Avec le recul du temps, toutefois, on se rend compte que le commandement allemand avait surestimé les résultats obtenus. Si les U-boote avaient remporté tant de succès au cours de la première nuit, c'était surtout à cause de la faiblesse de l'escorte du HX-229 : quatre — et plus tard cinq — bâtiments dont un ou deux traînaient toujours pour récupérer les survivants. Dans ces conditions, il était impossible au convoi d'affronter victorieusement une série d'attaques rapprochées. La défense du SC-122 était beaucoup plus forte et réussit à repousser un nombre beaucoup plus considérable de sous-marins — presque tous, en fait, exception faite de l'U-338.

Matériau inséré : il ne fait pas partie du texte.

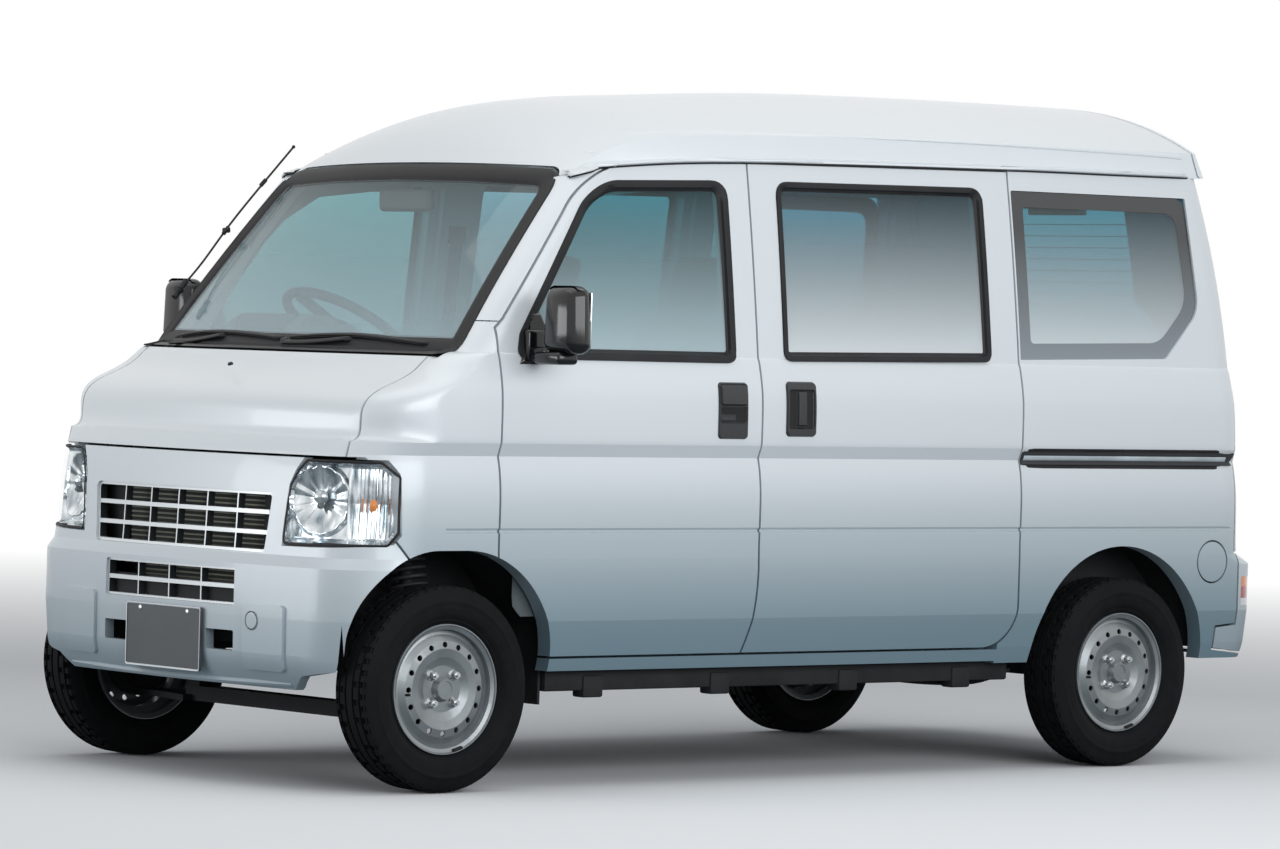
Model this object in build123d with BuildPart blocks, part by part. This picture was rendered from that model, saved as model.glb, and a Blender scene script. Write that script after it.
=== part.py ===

Les Alliés tirèrent rapidement la leçon de ces opérations. Dans les batailles qui suivirent, les convois, protégés par des destroyers supplémentaires détachés de la Home Fleet (bâtiments dont la gonio haute fréquence ainsi que le radar augmentaient l'efficacité) et disposant d'une couverture aérienne assurée à la fois par des bombardiers et des porte-avions, se révélèrent capables d'éviter les groupes d'U-boote ou de les traverser avec une relative impunité. Ce renforcement du dispositif défensif allait aboutir, huit semaines seulement après les revers subis par les HX-229 et SC-122, au tournant décisif de la bataille de l'Atlantique.

 

 

Retour triomphal a la base. Un U-boot se glisse dans l’une des grandes alvéoles en béton du port de Lorient sous les acclamations des marins allemands debout sur le quai.